On Nov 5, 2007, at 4:12 PM, Benjamin, Ted G. wrote:

> I have a code that runs with both Portland and Intel compilers
> on X86, AMD64 and Intel EM64T running various flavors of Linux on
> clusters. I am trying to port it to a 2-CPU Itanium2 (ia64) running
> Red Hat Enterprise Linux 4.0; it has gcc 3.4.6-8 and the Intel
> Fortran compiler 10.0.026 installed. I have built Open MPI 1.2.4
> using these compilers.
> When I built the Open MPI, I didn’t do anything special. I
> enabled debug, but that was really all. Of course, you can see that
> in the config file that is attached.
> This system is not part of a cluster. The two onboard CPUs (an
> HP zx6000) are the only processors on which the job runs. The code
> must run on MPI because the source calls it. I compiled the target
> software using the Fortran90 compiler (mpif90).
> I’ve been running the code in the foreground so that I could
> keep an eye on its behavior.
> When I try to run the compiled and linked code [mpirun –np #
> {executable file}], it performs as shown below:
>
> (1) With the source compiled at optimization –O0 and –np 1, the job
> runs very slowly (6 days on the wall clock) to the correct answer on
> the benchmark;
> (2) With the source compiled at optimization –O0 and –np 2, the
> benchmark job fails with a segmentation violation;

Have you tried running your code through a memory-checking debugger,
and/or examining any corefiles that were generated to see if there is
a problem in your code?

I will certainly not guarantee that Open MPI is bug free, but problems
like this are *usually* application-level issues. One place I always
start is running the application in a debugger to see if you can catch
exactly where the Badness happens. This can be most helpful.

> (3) With the source compiled at all other optimization (-O1, -O2, -
> O3) and processor combinations (-np1 and -np 2), it fails in what I
> would call a “quiescent” manner. What I mean by this is that it
> does not produce any error messages. When I submit the job, it
> produces a little standard output and it quits after 2-3 seconds.

That's fun. Can you tell if it runs the app at all, or if it dies
before main() starts? This is probably more of an issue for your
intel support guy than us...

> In an attempt to find the problem, the technical support agent
> at Intel has had me run some simple “Hello” problems.
> The first one is an MPI hello code that is the attached
> hello_mpi.f. This ran as expected, and it echoed one “Hello” for
> each of the two processors.
> The second one is a non-MPI hello that is the attached
> hello.f90. Since it is a non-MPI source, I was told that running it
> on a workstation with a properly configured MPI should only echo one
> “Hello”; the Intel agent told me that two such echoes indicate a
> problem with Open MPI. It echoed twice, so now I have come to you
> for help.

I'm not sure what you mean by that.
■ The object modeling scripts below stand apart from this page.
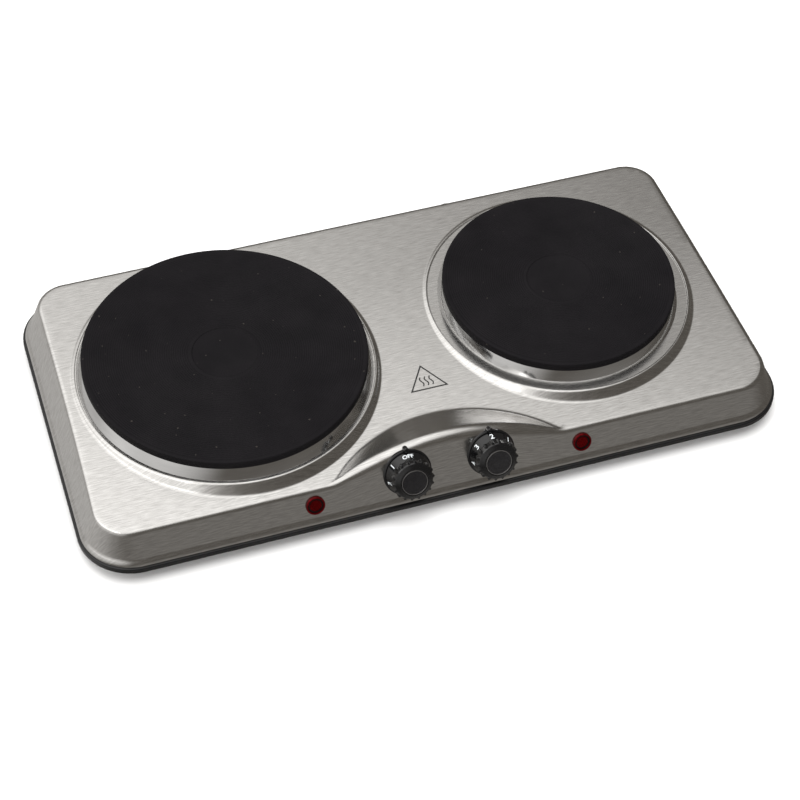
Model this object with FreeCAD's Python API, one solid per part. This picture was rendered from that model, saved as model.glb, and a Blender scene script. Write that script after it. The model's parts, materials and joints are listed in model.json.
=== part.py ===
import FreeCAD, Part
import math
import os

# Twin hot plate cooker. Millimetres, +Z up, +Y to the back, the front faces -Y.
# The origin is at the centre of the plan, on the surface that the feet stand on.

V = FreeCAD.Vector

# Driving dimensions
LARGE_PLATE_R = 92.5
SMALL_PLATE_R = 77.5
PLATE_X = 115.0
PLATE_Y = 6.9
PLATE_TOP_Z = 55.2
PLATE_RIM_H = 6.1
PLATE_BASE_Z = 38.0

# Top housing: deck, skirt and sheet
SHEET = 0.8
DECK_Z = 41.6
DECK_FRONT_Z = 35.8
DECK_FRONT_Y = PLATE_Y - 111.0
DECK_BACK_Y = PLATE_Y + 101.5
DECK_BEND_Y = PLATE_Y + 40.0
DECK_FRONT_HALF = 226.5
DECK_BACK_HALF = 218.7
FACE_END_Z = 18.8
FRONT_SLOPE = 0.4245
BACK_SLOPE = 0.40
FRONT_SIDE_SLOPE = 0.36
BACK_SIDE_SLOPE = 0.325
BASE_CORNER_R = 30.5
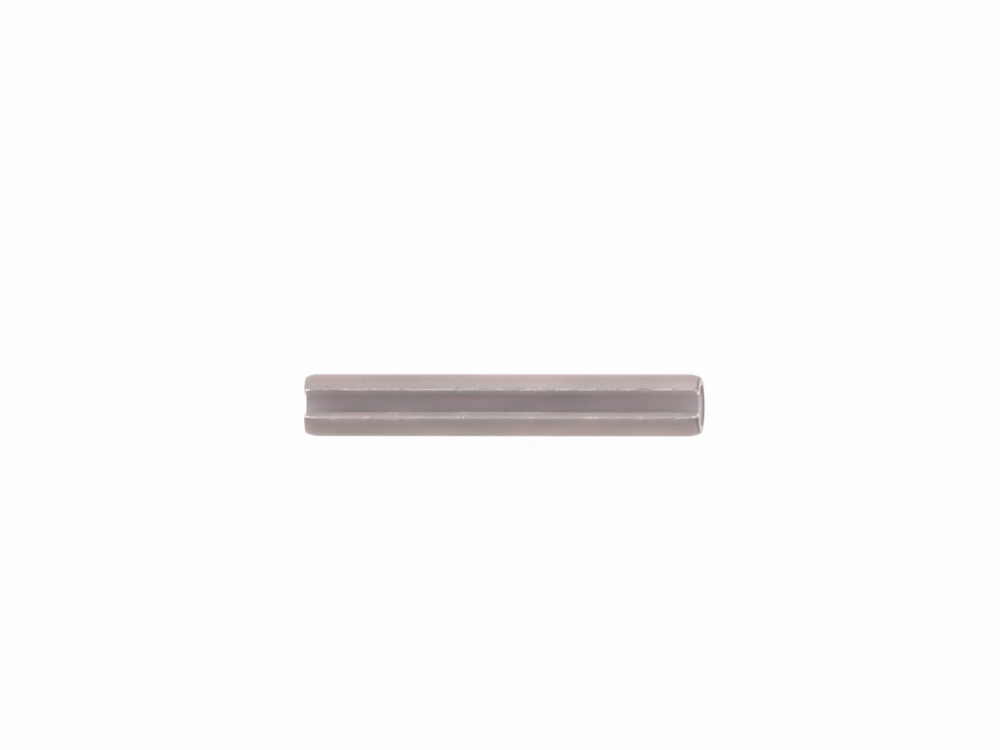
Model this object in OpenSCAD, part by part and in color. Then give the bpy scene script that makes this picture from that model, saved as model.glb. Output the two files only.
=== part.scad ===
// Slotted spring pin (roll pin): one strip of spring steel, rolled lengthwise into an open tube.
// It lies along X with its axis through the origin, and its slot faces +Z. Lengths are in
// millimetres and angles in degrees.

/* [Pin] */
// Length over both ends, along the side opposite the slot
pin_length = 35; // [14:0.5:60]
// Outside diameter of the free pin, before it is driven in
free_diameter = 5.45; // [4.6:0.05:8]
// Thickness of the rolled strip
strip_thickness = 1; // [0.7:0.05:1.3]

/* [Slot] */
// Opening of the slot between its lips, across the outside
slot_opening = 2.38; // [1.2:0.02:3]
// Radius on the outer edges of the slot
outer_edge_radius = 0.15; // [0.05:0.01:0.2]
// Radius on the inner edges of the slot
inner_edge_radius = 0.08; // [0.03:0.01:0.12]
// Radius on the lips' corners at each end
lip_corner_radius = 0.35; // [0.15:0.05:0.6]

/* [Ends] */
// Length of the rounded lead at each end
lead_length = 1.05; // [0.8:0.05:1.4]
// How far the lead draws the end in, on the radius
lead_drop = 0.27; // [0.2:0.01:0.35]
// Slope of the lead where it leaves the shank
lead_entry_angle = 6; // [5:0.5:8]
// Radius between the lead and the end face
end_radius = 0.2; // [0.1:0.01:0.25]
// Width of the broken edge round the bore's rim
rim_edge = 0.1; // [0.05:0.01:0.15]
// Lean of each end face, which leaves the pin shorter along its slot
end_lean = 2.5; // [0:0.5:3]

/* [Hidden] */

$fn = 96;
// How far a cut runs past what it cuts
over = 1;
// How far behind the lead an end form stays wider than the shank
clear_of_lead = 0.15;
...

If you:

     mpirun -np 4 hostname

where "hostname" is non-MPI program (e.g., /bin/hostname), you'll
still see the output 4 times because you told MPI to run 4 copies of
"hostname". In this way, Open MPI is just being used as a job launcher.
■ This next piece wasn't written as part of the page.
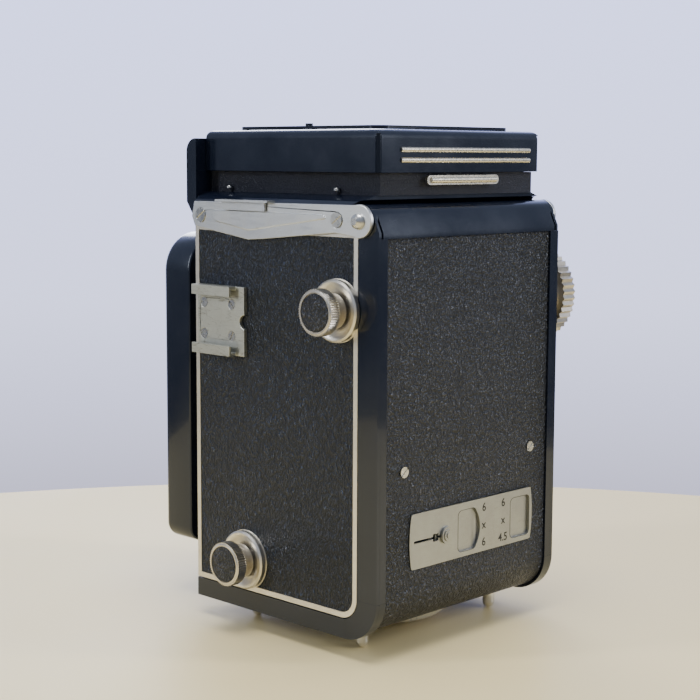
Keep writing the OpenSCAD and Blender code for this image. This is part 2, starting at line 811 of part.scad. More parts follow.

So if I'm understanding you right,

    mpirun -np 2 my_non_mpi_f90_hello_app

should still print 2 copies of "hello". If it does, then Open MPI is
doing exactly what it should do.

Specifically: Open MPI's mpirun can be used to launch non-MPI
applications (the same is not necessarily true for other MPI
implementations).

> The other three attached files are the output requested on the
> “Getting Help” page – (1) the output of /sbin/ifconfig, (2) the
> output of ompt_info –all and (3) the config.log file.
> The installation of the Open MPI itself was as easy as could
> be. I am really ignorant of how it works beyond what I’ve read from
> the FAQs and learned in a little digging, so I hope it’s a simple
> solution.

FWIW, I see that you're using Open MPI v1.2. Our latest version is
v1.2.4; if possible, you might want to try and upgrade (e.g., delete
your prior installation, recompile/reinstall Open MPI, and then
recompile/relink your application against the new Open MPI
installation); it has all of our latest bug fixes, etc.